It doesn't read as a 'big' axe, but I wonder how small it would be if it were down to 2.75lb as per Peg's idea. But in the hand if feels heavy because the haft is so skinny. There isn't a lot of room to grind/forge cheeks into this pattern, though that would let you remove some weight from the poll and keep the same outline, perhaps. It's a little bit-heavy on this heft, front-to-back.
 
My big complaint with the Michigan is that it is bit heavy. I certainly would not design an ax that way. I would love to take a slice out of the blade near the handle and add it to the poll to balance the Michigan out. Every single American axe pattern I have ever held a plumb line to has had the line run inside the handle to the head contrary to claims otherwise. The handle plays a part. The balance held horizontal in hand of the Michigan is pretty bad, bit heavy. The plumb Rockaway 4 lb and Perfect Jersey 4lb both displayed amazing balance with a plumb line and in hand bit to poll.
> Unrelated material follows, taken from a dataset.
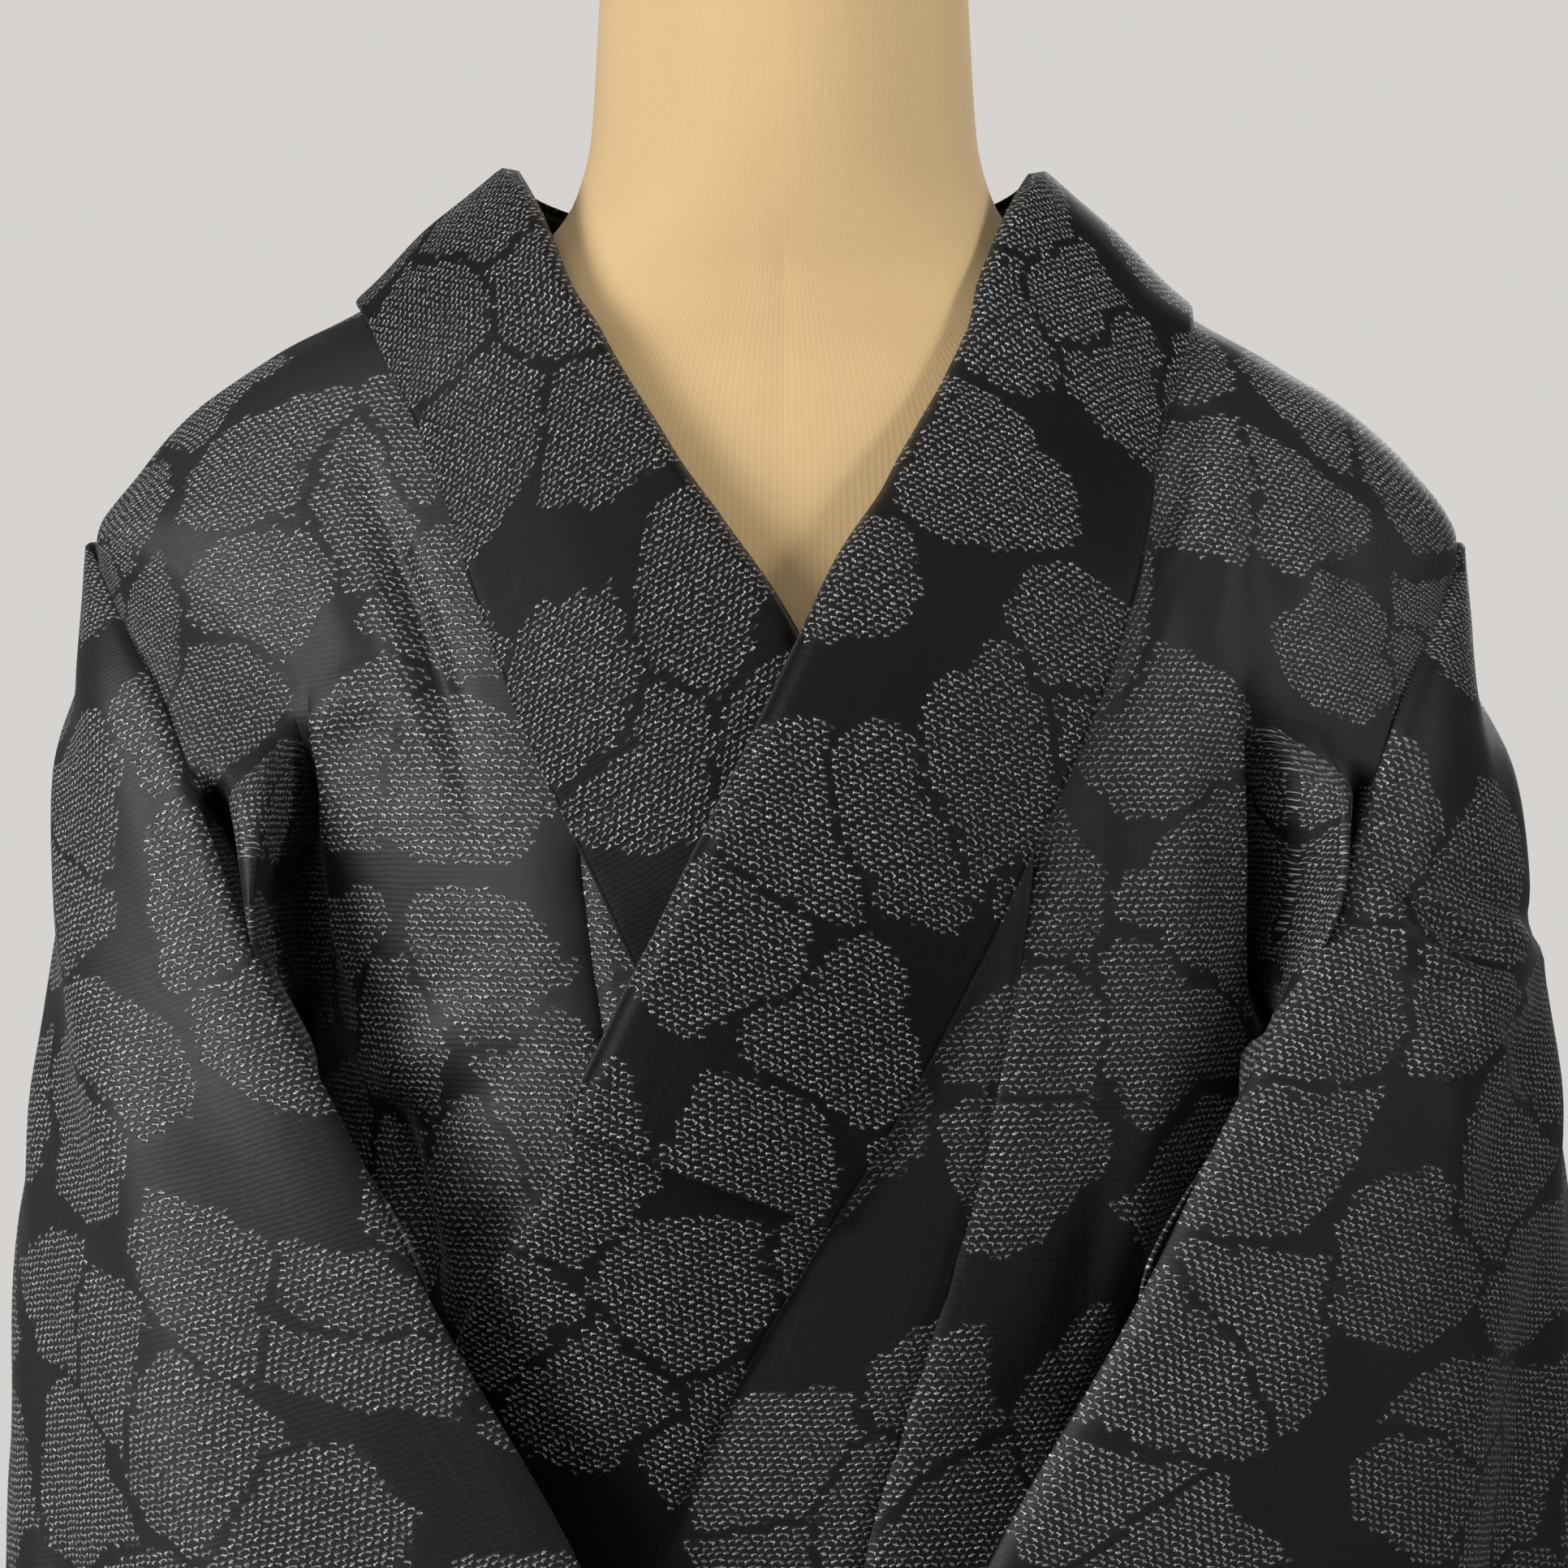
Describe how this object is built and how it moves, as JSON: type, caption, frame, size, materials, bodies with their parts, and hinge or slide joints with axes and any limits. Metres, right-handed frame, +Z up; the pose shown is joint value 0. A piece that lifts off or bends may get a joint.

The fact is that the perfect is a collectable, but it is well loved for use as well. I can not help but feel that balance is a huge part of that. All the way around. My 4lb plumb was all but trash to most people. Everyone that splits and chops with it does a double take.

I really do not think picking a weight and handle length and old pattern is the best we can do. I am all for most of pegs general idea, but I want some actual functioning geometry and balance. Otherwise why bother.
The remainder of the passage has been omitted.